Set problem => Using the listing below, copy exactly the lines from the one containing "const lid = new THREE.Group();" to the one containing "points = [vertex.co", both lines included, and no others.

::: Data listing

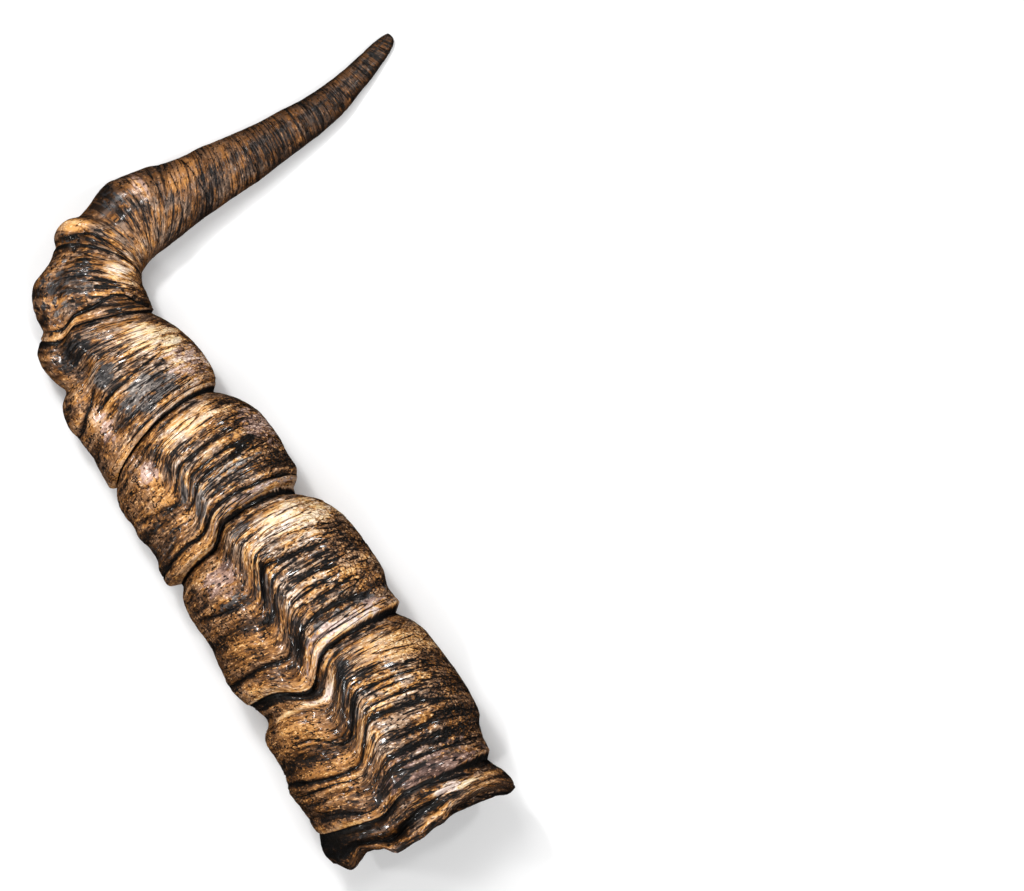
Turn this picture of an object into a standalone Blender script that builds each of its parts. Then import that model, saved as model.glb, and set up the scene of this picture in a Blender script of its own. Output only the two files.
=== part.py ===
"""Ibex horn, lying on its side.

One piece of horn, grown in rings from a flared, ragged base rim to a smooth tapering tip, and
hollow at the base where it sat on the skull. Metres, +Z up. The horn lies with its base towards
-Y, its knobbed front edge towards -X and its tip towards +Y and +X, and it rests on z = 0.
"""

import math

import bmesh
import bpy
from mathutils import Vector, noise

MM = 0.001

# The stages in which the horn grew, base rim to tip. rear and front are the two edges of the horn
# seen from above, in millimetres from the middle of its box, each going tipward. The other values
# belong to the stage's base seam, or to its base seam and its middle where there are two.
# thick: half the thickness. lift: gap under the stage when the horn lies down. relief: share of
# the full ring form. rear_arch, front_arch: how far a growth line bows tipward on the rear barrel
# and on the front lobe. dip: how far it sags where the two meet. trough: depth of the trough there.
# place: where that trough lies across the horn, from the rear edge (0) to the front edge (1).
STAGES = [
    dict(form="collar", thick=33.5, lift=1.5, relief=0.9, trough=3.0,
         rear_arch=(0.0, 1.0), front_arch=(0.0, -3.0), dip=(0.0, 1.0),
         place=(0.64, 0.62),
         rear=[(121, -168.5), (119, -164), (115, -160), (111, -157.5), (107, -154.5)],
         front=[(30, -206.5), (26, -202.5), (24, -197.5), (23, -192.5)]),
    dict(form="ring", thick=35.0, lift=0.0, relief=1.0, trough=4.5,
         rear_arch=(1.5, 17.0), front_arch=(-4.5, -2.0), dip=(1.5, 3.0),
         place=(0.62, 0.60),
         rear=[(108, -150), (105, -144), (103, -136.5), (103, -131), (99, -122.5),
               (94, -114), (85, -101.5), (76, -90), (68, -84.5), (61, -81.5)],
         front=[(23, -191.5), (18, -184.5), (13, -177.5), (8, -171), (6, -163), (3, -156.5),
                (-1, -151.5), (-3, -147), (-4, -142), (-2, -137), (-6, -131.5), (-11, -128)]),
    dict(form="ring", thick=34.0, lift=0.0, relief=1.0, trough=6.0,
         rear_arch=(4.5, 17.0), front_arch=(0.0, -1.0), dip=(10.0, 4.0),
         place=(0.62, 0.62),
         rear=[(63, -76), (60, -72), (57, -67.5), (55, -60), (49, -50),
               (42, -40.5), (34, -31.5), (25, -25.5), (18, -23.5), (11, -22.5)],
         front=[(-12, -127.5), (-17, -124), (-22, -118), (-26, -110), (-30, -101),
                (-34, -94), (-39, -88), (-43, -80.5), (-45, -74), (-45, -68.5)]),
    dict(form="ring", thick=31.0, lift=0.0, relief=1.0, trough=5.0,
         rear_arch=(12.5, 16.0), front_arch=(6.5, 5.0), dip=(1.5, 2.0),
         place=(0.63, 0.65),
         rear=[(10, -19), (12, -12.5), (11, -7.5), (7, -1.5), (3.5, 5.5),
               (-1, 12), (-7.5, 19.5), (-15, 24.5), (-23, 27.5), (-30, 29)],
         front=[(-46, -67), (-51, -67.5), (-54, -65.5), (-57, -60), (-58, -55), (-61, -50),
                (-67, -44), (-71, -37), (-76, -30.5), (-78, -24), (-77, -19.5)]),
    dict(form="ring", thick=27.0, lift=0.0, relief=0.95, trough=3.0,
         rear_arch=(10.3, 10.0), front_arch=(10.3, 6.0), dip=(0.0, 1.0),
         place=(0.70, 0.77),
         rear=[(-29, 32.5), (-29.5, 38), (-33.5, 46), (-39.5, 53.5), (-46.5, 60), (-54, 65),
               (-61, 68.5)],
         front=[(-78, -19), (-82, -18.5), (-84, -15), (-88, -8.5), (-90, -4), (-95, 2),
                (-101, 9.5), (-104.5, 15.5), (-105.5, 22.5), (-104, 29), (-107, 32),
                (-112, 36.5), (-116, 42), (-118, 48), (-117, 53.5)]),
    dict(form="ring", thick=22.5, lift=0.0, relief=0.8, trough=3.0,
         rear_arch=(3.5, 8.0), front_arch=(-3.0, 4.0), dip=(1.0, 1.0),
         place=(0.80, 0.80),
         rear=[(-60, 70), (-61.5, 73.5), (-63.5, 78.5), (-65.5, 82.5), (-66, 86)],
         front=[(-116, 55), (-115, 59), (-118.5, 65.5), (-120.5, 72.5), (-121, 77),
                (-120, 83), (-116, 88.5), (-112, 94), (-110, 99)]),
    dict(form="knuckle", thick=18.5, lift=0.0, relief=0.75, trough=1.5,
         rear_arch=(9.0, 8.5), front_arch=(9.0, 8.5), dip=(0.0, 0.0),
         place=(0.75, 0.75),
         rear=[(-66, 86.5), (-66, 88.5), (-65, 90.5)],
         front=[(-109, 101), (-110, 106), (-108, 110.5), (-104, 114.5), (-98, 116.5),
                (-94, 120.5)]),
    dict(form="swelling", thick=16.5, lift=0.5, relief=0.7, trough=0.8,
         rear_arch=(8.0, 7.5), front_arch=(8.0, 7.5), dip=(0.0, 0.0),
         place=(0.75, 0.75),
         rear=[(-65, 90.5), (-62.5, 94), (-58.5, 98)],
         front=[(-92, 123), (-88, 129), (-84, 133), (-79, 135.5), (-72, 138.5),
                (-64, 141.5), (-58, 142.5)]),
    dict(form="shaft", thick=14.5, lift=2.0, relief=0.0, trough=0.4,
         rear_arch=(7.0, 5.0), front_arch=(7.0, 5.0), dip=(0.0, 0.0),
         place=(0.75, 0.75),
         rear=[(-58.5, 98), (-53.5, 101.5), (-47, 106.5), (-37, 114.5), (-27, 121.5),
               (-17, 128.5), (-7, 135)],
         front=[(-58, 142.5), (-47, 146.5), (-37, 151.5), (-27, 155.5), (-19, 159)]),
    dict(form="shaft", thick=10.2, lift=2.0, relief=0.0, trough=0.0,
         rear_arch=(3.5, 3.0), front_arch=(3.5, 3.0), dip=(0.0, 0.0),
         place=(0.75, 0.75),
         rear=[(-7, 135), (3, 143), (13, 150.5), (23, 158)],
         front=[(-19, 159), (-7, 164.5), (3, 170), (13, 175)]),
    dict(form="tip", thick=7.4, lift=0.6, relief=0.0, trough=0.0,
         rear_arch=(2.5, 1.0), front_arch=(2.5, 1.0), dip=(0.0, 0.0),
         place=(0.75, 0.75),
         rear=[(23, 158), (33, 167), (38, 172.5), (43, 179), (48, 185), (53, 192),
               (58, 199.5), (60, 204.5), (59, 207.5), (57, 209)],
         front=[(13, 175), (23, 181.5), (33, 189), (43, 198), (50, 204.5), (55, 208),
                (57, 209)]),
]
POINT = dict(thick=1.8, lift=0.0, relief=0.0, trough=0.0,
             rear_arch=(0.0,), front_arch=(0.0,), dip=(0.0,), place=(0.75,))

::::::
::: Data listing

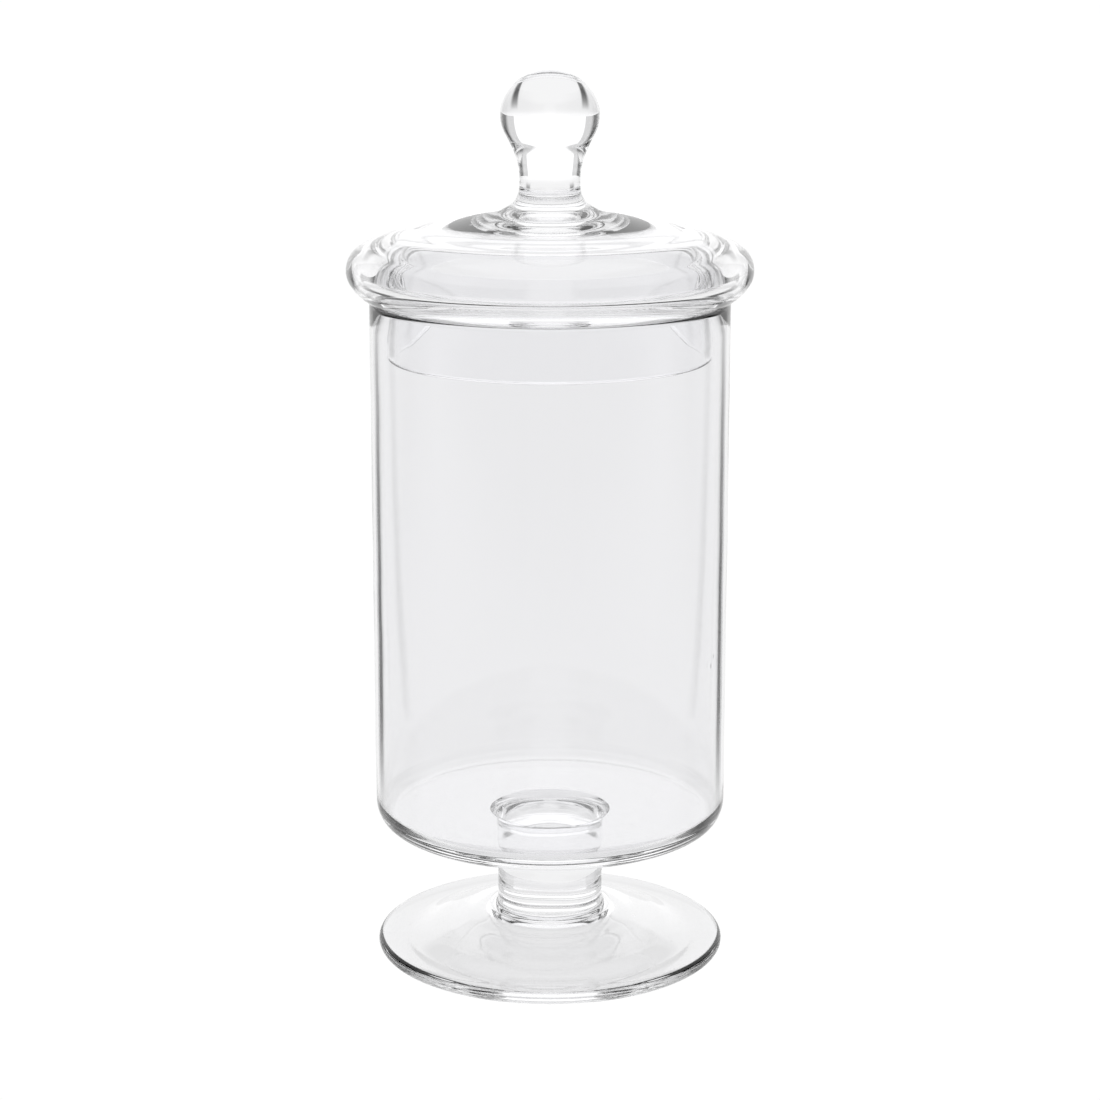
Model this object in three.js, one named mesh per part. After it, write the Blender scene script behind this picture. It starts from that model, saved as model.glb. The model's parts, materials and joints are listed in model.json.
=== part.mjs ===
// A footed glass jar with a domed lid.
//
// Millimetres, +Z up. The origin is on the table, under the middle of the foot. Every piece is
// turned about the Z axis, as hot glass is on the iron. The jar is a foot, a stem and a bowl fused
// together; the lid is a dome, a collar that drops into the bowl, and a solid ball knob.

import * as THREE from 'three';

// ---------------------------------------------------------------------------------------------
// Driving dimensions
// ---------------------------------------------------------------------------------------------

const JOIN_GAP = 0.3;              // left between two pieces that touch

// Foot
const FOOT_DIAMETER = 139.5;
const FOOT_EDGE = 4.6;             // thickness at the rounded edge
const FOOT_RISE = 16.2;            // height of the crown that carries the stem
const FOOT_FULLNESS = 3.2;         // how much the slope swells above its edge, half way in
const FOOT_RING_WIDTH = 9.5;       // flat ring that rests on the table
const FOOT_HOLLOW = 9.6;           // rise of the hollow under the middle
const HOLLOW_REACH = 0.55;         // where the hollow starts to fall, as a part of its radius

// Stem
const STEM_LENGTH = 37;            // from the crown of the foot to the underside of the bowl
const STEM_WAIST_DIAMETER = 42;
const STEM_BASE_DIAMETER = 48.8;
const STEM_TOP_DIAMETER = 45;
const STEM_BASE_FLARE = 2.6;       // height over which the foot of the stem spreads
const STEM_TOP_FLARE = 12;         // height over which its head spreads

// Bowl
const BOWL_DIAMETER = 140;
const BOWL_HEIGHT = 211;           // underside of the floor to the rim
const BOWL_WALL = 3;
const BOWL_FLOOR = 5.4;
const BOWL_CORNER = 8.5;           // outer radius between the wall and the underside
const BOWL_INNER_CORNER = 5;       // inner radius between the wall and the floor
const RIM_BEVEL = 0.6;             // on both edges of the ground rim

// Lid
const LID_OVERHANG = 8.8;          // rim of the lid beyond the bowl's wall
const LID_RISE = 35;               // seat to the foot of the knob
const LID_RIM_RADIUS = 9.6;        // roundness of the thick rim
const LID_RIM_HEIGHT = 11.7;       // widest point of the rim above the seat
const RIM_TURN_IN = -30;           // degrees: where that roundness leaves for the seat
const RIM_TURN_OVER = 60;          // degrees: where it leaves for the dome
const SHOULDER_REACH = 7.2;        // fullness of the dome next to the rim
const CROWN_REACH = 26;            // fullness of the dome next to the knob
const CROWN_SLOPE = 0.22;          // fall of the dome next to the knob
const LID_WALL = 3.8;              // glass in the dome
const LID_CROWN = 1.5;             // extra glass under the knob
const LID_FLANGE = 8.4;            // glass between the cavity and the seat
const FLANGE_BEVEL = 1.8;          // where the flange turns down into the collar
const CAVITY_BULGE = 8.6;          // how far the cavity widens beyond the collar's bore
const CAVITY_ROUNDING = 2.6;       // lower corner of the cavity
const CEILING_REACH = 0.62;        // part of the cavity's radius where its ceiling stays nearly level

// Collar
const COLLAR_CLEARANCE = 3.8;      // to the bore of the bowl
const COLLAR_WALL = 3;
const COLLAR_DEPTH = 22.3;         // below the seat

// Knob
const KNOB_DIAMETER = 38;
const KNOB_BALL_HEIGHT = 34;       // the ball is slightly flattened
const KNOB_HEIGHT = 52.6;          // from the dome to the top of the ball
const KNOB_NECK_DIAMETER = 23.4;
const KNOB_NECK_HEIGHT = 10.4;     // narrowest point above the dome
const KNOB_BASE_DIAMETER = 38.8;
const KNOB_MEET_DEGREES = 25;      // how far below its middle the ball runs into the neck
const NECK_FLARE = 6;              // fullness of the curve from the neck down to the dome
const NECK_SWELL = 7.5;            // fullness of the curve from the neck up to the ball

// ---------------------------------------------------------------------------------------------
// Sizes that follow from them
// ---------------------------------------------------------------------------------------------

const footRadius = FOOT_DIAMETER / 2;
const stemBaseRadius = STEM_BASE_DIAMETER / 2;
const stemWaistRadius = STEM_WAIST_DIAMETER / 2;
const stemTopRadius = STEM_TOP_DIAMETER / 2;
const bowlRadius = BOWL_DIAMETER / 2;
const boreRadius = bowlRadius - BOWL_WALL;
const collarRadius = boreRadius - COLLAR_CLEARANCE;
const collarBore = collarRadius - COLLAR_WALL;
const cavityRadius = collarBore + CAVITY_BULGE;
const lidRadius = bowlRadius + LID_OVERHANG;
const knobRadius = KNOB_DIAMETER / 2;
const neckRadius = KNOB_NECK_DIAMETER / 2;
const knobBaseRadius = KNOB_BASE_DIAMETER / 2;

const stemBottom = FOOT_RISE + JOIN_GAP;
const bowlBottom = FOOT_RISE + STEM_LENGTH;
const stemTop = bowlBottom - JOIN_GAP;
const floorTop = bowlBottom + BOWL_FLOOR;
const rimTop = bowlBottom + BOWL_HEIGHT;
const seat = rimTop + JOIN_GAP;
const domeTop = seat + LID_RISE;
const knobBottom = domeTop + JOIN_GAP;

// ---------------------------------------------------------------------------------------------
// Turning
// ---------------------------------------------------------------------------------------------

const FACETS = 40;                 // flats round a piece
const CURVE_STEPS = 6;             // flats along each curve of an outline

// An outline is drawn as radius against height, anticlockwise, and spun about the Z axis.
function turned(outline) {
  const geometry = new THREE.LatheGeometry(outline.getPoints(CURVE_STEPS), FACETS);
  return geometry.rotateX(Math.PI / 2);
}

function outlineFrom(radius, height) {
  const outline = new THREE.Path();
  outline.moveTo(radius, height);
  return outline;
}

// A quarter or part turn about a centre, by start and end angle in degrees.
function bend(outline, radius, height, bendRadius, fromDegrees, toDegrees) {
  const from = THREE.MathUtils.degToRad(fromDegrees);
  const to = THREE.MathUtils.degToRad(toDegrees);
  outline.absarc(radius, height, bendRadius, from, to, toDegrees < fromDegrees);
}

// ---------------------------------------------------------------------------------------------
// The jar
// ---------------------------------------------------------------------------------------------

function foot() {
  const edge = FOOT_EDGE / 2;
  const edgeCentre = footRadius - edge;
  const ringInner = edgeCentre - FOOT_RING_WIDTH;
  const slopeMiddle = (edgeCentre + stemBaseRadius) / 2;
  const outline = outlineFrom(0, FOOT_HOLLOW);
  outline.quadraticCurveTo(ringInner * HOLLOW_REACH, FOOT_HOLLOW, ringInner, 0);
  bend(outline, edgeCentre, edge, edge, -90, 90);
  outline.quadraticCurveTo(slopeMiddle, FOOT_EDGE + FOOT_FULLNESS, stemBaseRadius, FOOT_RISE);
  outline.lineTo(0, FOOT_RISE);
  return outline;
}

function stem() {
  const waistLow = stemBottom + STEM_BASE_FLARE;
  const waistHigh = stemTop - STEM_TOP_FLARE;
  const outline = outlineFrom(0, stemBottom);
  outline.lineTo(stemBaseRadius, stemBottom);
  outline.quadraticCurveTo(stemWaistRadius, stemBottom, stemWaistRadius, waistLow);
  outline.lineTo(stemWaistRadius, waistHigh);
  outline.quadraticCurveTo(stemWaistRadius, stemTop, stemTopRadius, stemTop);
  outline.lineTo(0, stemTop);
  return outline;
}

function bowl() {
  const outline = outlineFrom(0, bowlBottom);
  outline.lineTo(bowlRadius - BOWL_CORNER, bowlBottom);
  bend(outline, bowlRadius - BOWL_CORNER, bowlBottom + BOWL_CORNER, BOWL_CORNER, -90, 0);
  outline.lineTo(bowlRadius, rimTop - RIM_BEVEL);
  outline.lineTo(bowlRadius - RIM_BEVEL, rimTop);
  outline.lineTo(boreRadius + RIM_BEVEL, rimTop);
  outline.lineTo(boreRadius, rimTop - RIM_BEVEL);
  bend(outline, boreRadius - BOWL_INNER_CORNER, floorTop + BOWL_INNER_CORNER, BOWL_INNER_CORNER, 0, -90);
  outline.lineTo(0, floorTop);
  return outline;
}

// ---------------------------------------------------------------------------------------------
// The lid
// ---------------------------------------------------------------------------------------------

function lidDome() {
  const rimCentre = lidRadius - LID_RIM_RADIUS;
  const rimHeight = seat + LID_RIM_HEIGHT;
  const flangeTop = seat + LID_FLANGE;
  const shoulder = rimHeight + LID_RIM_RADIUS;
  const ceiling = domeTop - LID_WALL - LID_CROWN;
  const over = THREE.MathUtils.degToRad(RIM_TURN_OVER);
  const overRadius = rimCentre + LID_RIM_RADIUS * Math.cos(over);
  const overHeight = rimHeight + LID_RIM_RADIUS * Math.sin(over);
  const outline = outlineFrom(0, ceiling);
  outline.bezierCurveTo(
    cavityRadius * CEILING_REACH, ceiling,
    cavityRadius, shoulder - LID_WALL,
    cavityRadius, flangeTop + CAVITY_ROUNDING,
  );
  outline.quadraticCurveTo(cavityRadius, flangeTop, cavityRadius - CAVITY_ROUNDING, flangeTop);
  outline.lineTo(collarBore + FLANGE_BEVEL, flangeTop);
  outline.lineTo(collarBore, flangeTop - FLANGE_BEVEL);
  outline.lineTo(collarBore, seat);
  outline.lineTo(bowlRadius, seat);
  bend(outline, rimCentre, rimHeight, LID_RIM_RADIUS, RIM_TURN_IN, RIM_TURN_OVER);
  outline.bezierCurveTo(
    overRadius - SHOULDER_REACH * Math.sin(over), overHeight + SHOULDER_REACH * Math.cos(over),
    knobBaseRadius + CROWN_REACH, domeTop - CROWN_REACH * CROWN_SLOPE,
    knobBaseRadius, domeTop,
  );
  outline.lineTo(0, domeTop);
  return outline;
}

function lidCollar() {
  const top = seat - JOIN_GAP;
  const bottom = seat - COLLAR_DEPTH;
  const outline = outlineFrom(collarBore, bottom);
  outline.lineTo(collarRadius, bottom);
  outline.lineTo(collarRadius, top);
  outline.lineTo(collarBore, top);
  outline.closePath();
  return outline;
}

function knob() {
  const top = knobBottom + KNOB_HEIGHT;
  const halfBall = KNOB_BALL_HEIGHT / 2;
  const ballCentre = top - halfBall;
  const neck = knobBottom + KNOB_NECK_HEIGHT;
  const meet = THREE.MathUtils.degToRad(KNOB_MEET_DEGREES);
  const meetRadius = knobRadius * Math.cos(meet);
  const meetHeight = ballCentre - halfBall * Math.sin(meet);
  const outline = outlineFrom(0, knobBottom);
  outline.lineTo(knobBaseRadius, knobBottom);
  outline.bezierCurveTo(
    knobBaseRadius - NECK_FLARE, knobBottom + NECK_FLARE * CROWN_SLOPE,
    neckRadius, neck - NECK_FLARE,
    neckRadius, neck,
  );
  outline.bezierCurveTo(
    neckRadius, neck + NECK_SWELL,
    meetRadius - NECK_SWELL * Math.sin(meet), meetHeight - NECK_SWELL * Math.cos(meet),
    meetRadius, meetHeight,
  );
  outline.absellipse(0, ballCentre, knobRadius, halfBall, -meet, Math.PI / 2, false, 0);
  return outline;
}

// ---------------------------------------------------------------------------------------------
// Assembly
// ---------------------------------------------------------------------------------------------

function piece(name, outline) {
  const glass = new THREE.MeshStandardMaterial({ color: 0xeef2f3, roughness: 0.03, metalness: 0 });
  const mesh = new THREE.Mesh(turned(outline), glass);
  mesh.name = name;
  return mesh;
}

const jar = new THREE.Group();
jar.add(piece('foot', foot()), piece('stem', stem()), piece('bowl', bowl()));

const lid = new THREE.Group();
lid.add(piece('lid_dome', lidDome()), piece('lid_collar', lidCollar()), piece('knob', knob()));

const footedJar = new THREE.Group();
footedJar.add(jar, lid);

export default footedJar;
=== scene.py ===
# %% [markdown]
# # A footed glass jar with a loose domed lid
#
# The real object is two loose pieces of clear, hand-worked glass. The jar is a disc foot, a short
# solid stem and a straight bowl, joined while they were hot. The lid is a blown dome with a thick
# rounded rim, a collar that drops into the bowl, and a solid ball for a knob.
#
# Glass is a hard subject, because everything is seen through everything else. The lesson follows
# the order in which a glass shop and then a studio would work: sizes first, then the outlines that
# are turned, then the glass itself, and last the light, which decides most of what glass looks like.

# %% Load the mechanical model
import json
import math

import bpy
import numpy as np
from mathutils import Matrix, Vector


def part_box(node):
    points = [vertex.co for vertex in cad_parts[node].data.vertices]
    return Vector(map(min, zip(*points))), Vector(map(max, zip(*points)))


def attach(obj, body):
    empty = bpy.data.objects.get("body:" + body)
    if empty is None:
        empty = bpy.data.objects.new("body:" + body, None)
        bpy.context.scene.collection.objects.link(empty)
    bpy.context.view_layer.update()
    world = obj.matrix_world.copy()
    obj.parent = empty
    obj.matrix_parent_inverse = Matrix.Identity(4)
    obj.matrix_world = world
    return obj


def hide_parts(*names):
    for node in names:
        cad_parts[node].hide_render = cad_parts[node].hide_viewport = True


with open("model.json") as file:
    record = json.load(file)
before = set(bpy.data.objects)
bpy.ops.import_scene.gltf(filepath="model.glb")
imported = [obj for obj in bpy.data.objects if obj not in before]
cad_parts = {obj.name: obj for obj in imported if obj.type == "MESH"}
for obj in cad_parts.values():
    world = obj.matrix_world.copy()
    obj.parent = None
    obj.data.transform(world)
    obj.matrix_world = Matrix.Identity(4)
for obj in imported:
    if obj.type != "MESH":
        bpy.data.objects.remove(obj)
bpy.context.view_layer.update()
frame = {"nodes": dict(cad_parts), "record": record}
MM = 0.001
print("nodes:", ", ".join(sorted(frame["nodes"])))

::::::

The result =>
const lid = new THREE.Group();
lid.add(piece('lid_dome', lidDome()), piece('lid_collar', lidCollar()), piece('knob', knob()));

const footedJar = new THREE.Group();
footedJar.add(jar, lid);

export default footedJar;
=== scene.py ===
# %% [markdown]
# # A footed glass jar with a loose domed lid
#
# The real object is two loose pieces of clear, hand-worked glass. The jar is a disc foot, a short
# solid stem and a straight bowl, joined while they were hot. The lid is a blown dome with a thick
# rounded rim, a collar that drops into the bowl, and a solid ball for a knob.
#
# Glass is a hard subject, because everything is seen through everything else. The lesson follows
# the order in which a glass shop and then a studio would work: sizes first, then the outlines that
# are turned, then the glass itself, and last the light, which decides most of what glass looks like.

# %% Load the mechanical model
import json
import math

import bpy
import numpy as np
from mathutils import Matrix, Vector


def part_box(node):
    points = [vertex.co for vertex in cad_parts[node].data.vertices]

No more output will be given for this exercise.